By Jerome Oetgen, author of "An American Abbot; Boniface Wimmer, O.S.B., 1809-1887" and a forthcoming "History of Saint Vincent."
The American Civil War slowed but did not severely inhibit the development of the college. There were hardships, of course. Several of the Benedictines were drafted into the northern army, including a number of professors. The Saint Vincent community paid the standard fee of $300 to have four of these monks released from service, and Wimmer petitioned President Lincoln to release the others. " I cannot believe," he wrote to Lincoln," that the law intends to press clergymen (of any denomination) into military service, because as a general matter these men are very warlike indeed if the fight has to be done with their tongues or pens, but otherwise they keep at a good distance from danger, and what should the government gain if some hundred cowards were in the army?" The petition was only partially successful. The monks were not released but transferred to hospital duties.
Father Emmeran Bliemel, a professor in the college who had been sent to work as a parish priest in Tennessee shortly before the outbreak of hostilities, joined his male parishioners as chaplain when they formed part of the 10th Tennessee Regiment of the Confederate Army, and was killed at Jonesboro, Georgia, in 1864 while administering last rites to a soldier on the battlefield.

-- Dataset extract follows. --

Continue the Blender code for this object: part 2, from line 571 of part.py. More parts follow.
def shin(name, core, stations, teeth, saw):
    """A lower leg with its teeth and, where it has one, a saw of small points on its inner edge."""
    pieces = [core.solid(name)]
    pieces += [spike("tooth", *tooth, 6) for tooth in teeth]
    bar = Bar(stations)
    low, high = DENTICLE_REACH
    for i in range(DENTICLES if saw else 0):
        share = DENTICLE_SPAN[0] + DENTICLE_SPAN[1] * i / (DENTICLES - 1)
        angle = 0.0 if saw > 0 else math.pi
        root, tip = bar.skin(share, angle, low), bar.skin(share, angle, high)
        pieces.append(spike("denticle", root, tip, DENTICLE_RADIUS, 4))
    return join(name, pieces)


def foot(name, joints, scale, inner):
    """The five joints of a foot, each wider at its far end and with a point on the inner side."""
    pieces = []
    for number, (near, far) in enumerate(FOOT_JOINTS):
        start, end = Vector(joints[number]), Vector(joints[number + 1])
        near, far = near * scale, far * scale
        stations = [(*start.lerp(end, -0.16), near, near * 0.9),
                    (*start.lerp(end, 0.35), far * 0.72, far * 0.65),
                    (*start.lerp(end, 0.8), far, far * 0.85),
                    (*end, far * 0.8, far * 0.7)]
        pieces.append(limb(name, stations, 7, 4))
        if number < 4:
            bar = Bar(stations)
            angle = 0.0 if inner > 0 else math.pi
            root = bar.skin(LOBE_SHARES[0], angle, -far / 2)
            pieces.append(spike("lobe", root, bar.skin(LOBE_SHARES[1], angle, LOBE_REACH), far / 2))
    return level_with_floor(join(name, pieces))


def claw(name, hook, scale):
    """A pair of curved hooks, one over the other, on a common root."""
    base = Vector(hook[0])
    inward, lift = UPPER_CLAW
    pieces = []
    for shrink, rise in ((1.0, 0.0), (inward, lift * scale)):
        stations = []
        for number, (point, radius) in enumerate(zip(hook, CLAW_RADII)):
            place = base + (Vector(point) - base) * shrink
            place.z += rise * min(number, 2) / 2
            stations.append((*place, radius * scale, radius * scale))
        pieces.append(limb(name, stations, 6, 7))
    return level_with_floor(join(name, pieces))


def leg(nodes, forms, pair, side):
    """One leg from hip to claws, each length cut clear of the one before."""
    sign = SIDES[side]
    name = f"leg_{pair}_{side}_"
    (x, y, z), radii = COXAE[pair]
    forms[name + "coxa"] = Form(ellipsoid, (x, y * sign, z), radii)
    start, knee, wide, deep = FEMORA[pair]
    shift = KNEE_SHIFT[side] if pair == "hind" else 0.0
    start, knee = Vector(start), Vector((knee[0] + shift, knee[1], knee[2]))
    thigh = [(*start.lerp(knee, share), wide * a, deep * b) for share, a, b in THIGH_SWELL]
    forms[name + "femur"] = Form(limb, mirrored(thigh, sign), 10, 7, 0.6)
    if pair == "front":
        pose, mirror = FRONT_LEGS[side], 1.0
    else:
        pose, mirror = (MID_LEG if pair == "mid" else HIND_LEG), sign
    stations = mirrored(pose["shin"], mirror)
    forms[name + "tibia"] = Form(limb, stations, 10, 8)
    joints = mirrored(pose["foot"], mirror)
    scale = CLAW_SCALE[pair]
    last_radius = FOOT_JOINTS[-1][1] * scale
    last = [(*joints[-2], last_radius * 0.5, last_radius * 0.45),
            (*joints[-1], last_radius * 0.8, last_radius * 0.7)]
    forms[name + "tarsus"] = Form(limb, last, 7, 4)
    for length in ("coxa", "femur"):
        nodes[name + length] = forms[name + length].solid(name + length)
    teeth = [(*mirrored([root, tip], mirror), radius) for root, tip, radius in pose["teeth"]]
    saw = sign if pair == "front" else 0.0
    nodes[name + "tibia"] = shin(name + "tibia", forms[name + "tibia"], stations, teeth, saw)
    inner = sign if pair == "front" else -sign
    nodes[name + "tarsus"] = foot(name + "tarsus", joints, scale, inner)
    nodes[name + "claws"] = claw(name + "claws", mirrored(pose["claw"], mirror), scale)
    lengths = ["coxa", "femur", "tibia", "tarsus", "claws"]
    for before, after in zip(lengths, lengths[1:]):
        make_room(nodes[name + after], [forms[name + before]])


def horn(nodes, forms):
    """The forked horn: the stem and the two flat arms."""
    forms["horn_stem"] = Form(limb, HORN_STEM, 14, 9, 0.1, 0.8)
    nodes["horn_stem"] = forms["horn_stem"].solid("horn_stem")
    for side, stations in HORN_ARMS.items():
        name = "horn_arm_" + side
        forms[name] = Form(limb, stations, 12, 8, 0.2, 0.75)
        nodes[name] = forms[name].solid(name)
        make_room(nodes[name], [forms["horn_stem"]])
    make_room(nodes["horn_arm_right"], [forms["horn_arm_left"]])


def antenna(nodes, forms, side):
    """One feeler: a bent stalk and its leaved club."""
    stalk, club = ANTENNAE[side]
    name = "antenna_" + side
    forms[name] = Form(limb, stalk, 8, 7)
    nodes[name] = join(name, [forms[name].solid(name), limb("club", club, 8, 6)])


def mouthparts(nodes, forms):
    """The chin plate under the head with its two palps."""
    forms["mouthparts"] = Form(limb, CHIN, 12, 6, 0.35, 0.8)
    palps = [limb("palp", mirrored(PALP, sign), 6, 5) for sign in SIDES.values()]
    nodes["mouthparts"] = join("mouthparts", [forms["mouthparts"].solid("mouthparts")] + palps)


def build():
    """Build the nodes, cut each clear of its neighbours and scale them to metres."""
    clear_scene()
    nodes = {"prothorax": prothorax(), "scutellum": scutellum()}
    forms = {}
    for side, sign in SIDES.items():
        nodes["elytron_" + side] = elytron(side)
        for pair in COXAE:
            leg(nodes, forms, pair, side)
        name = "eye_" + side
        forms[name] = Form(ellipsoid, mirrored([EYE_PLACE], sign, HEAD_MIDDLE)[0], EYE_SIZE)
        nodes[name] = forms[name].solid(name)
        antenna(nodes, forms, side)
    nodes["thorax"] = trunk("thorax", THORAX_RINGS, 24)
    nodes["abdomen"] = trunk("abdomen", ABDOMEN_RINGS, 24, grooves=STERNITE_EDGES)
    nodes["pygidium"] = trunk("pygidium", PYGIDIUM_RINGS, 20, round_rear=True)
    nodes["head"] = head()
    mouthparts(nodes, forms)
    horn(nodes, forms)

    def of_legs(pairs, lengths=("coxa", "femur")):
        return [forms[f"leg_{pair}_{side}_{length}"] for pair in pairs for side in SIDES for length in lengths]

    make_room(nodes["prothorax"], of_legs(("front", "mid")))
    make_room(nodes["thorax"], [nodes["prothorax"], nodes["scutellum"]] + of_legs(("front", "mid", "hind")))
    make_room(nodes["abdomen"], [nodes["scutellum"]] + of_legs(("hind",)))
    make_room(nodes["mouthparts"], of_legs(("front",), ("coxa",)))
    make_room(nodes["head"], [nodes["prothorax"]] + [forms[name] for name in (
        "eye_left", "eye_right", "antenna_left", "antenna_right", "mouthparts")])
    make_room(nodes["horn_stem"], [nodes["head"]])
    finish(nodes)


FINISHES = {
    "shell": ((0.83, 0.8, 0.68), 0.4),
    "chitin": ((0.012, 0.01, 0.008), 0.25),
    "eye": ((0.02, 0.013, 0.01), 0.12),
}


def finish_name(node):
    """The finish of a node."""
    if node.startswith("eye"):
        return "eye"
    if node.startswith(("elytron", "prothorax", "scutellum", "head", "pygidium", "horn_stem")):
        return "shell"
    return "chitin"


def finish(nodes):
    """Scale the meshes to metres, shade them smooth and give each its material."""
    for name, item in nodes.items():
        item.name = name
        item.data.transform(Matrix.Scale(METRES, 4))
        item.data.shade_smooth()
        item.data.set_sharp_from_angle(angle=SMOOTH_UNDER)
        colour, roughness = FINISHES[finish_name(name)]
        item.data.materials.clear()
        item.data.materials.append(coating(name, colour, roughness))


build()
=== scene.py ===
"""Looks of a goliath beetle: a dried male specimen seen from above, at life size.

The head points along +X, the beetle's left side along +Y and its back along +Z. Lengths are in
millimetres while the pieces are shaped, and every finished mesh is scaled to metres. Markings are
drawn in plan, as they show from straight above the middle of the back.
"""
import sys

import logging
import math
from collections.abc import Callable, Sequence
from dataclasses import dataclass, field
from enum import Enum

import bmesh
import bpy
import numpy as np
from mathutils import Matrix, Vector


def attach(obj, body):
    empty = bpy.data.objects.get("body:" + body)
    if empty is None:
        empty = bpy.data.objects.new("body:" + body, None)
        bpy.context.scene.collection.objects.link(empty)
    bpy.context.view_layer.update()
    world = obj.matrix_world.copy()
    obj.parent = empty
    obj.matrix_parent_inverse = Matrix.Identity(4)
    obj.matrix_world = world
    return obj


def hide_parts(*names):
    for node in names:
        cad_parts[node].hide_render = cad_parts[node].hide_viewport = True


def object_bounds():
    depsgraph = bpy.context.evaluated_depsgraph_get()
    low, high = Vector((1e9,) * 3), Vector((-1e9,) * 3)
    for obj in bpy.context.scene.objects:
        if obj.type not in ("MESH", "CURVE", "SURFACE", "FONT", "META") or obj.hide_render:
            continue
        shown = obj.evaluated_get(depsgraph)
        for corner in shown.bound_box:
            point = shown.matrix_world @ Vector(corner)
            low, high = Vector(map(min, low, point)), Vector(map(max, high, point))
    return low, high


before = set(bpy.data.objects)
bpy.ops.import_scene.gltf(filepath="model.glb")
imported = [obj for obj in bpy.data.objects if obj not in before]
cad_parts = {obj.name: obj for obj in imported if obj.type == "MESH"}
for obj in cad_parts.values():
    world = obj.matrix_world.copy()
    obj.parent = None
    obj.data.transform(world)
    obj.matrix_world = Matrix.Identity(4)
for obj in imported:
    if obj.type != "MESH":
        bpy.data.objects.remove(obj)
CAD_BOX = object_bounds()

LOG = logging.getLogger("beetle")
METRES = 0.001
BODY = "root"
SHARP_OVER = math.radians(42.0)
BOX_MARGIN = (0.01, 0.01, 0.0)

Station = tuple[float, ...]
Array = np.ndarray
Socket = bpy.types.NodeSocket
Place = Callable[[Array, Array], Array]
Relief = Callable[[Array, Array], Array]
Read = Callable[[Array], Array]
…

At Saint Vincent itself the war brought scarcity. Funds were depleted, and the administration found it difficult to obtain the necessary supplies to feed the students adequately. Twenty-three students from southern states were stranded at the college and could not pay their fees. Wimmer supported them out of the college's dwindling funds for four years, flinching only when the patriotic fervor of the southern boys led them to raise the Confederate battleflag over the college, bringing the wrath of a platoon of armed local farmers down upon Wimmer and the Benedictine community.